Cook this with water on a medium flame until it boils. Lower and cook for 40 minutes. Cool and blend, leaving some vegetables whole in the plate of soup when you serve it. You can sprinkle a teaspoon of grated Parmesan cheese on the soup. A few chopped chives, sprigs of parsley and for parave meals, cut up squares of toast.


PUMPKIN SOUP.
3 Cups of diced pumpkin, 4 diced potatoes, 2 onions, cut up into small pieces.
Sautee the onions in two teaspoon of olive oil. Place the onions, diced potatoes and pumpkin into 7 cups of water and bring to the boil.. Cook for 15 minutes and check that the vegetables are soft.. cool and blend them.
Add I cup yogurt, a pinch of curry powder and a teaspoon of grated ginger, or half a teaspoon of chives, parsley, some sunflower seeds and chunks of wholesome breads with herbed butters.

Winter meals are the best served with softer lights, colorful cloths, pretty serviettes and pots of herbs as centre. pieces of the table setting.

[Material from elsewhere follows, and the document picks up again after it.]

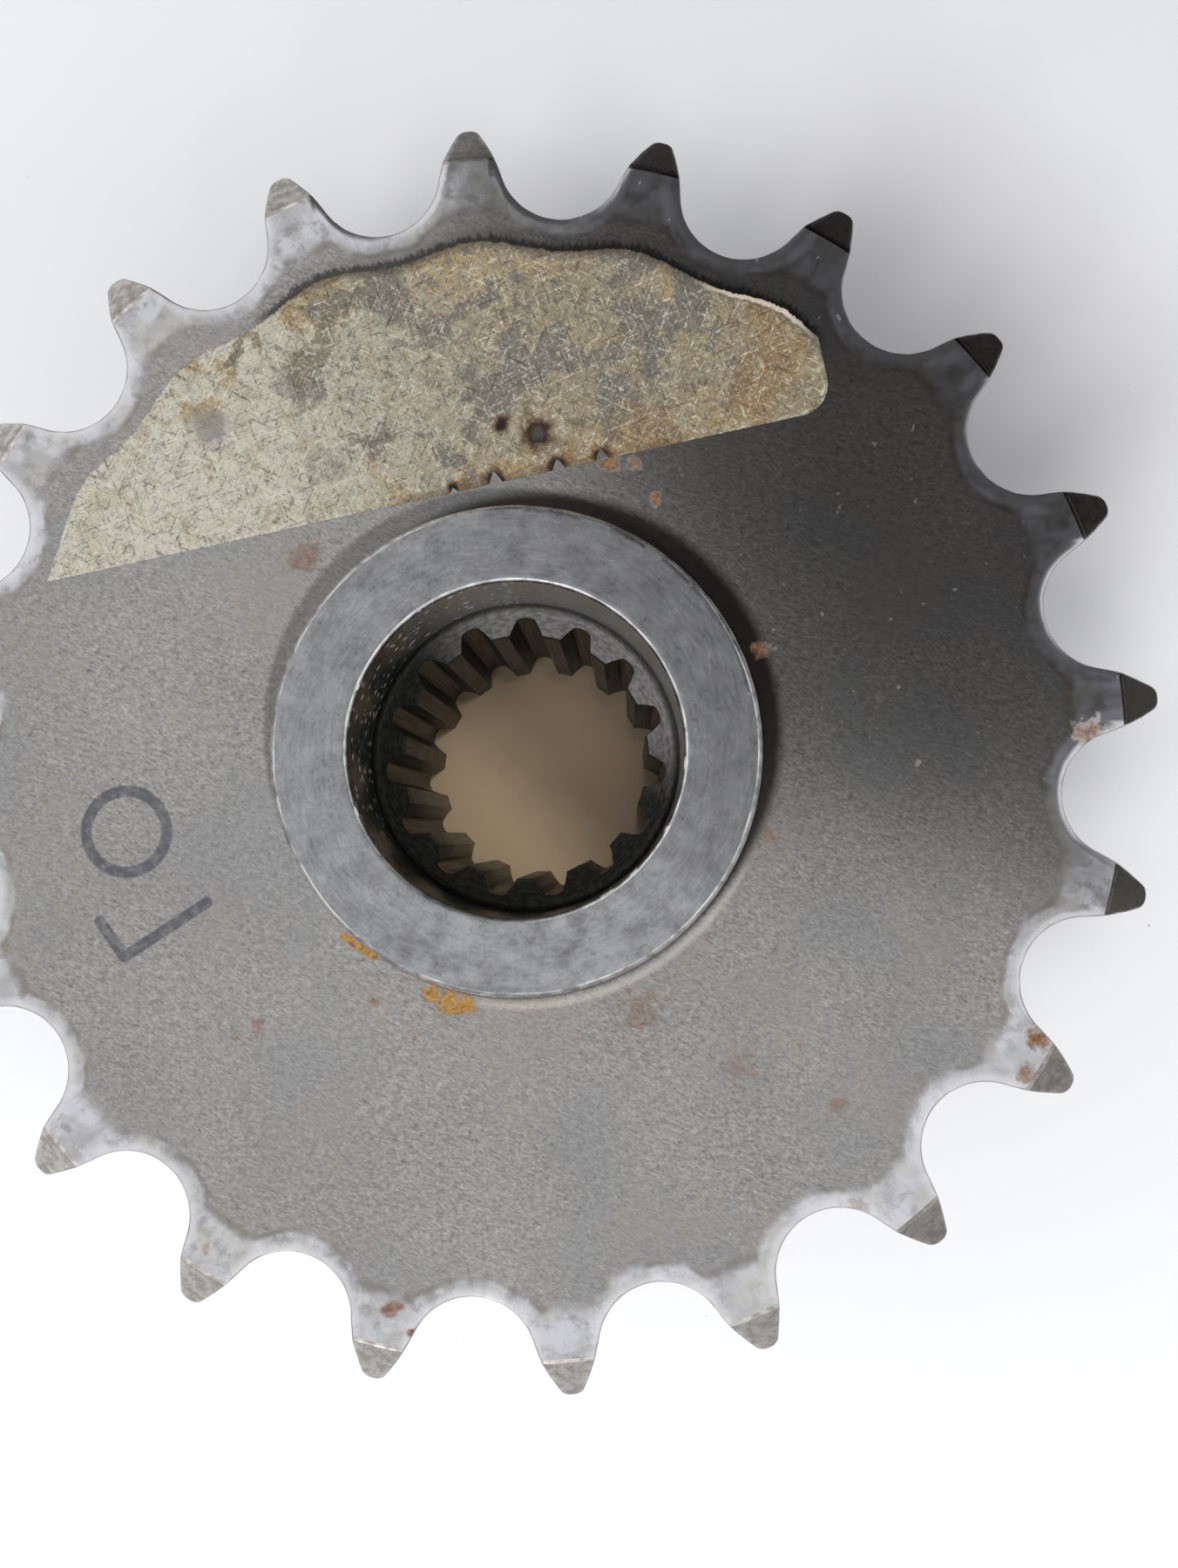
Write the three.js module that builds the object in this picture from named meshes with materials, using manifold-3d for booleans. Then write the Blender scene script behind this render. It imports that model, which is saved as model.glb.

Serve the soups with little extras like gated cheese in a bowl, cut up squares of toast, herbed croutons and a few cut up boiled potatoes.
I make herbed croutons from left over breads. Just mix olive oil and oregano, basil and salt and pepper. Fry lightly in a pan and serve as a snack. Cooked chick peas, sprinkled with salt are another snack with soups.

Winter night are time to relax, just to sit a little longer, reflect, think and dream. Let the night be gentle, listen to music, read and take time to curl up and just be.